The strip malls I see here are also anti-communal. One parks a car in front of a store, shops and leaves. There is no place for gathering or even sitting down with friends.

Perhaps this is one reason I love Europe as the smaller villages have community still, and the cities are built on the old communal squares or gathering places. One sees one's friends by walking to church, for example.

Urban sprawl kills communities which existed in older times. For those who are younger than I am, the memory of community simply is not there in the imagination.

We lived in Catholic ghettos, or with other Protestant families who were still having children. People were in each others' houses. Of course, the inflation which hit America in the late 1970s, forced some women to have to work instead of being stay-at-home moms if a certain lifestyle was desired, In my own married life, we chose a simpler lifestyle on purpose in order for me to stay at home and home school.

Such are the choices people make.

However, the ideal of friendship in the Lord, which is found in real communities, seems a dream to many Catholics. Friendship takes time and detachment, and is not based on false, societal class structures, but on the sharing of resources and talents.

Many of us in the community movement in the States now so long ago learned how to have happy, prayerful families. Single people met like-minded single people, which created good marriages based on Godliness and not modern disorders of sex and false romance.

To be in a community meant that those who chose to do so had spiritual direction on a regular basis, and also, the teaching of how to become a servant. In fact, our community had something called "servant school". Dying to self, like those who lived in large families in the past experienced, became part of daily life.

Friendship in the Lord means first of all that one has a relationship with Christ which can be shared with others. and that one wants to live for and in Christ, building the Kingdom of God and not the Kingdom of Man.

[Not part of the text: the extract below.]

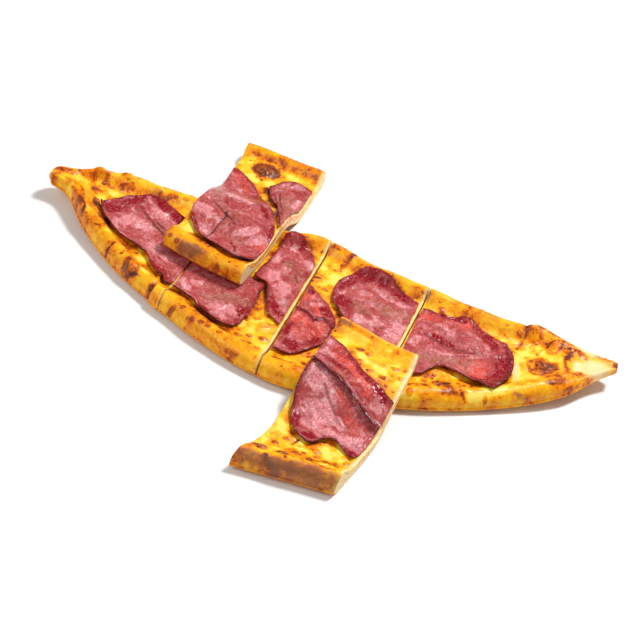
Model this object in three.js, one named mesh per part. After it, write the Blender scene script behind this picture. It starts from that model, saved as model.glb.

Years ago, I had the delight in one college in which I was an instructor, to teach St. Augustine's City of God. This book should be read by all Catholics, and if God allows me some stability, perhaps I can share some of my notes, still floating around my head, with my readers here. At the time I was teaching this book, in the early 2000s, most of my friends were involved in the pro-life movement. Some were even in "rescue".  These people met at each other's houses, including mine, and prayed together, discussing pro-life issues, and the ministries coming out of the concern for pro-life issues.

This group was a small community. We shared dinners, were in each others' houses, and helped each other sharing talents. I was working and homeschooling, and out of this group, I tutored a girl with special needs, whose foster-mother needed help. And, so on.

Out of this group, came homeschooling sharing of talents as well. Many of those involved went to the local TLM even before the Summorum Pontificum.

The group broke up as some of us had to move away for other jobs, one key person moving to California and one going into a convent. However, like my earlier community experience, it was clear that working for the Kingdom of God formed the center of our focus.

Community will be essential in the days which are coming upon us quickly. Those who are strong need to help those who are weak. Those who are weak need to grow and learn to trust in Divine Providence more directly, more intensely.

When I encouraged readers a long time ago to pod, I was hoping that some would see the immediate need for such movements towards community. The time is coming quickly when people will not be able to move into neighborhoods with other Catholics. The time is coming quickly when the isolation of surburbia will become a real prison.

Too many people tell me that they would move into pods but that their spouses do not agree. These couples need to pray together so that one mind can be found on these issues. Women need to learn obedience to their husbands, if their husbands want to take the lead in the formation of community.

Perhaps because my generation came out of big families, where we learned how to share from little on, it was easier than those who have grown up with their own private bedrooms and all the luxuries of middle-class income families. I do not know if that is a problem for some-giving up "individualism" for the sake of the Kingdom.

There is no doubt that the Church grew in persecution because of the communities. That the Holy Spirit left us traces of this history in the Acts of the Apostles proves the importance of communal life.

To be wholly human, one must learn to have friendships in the Lord.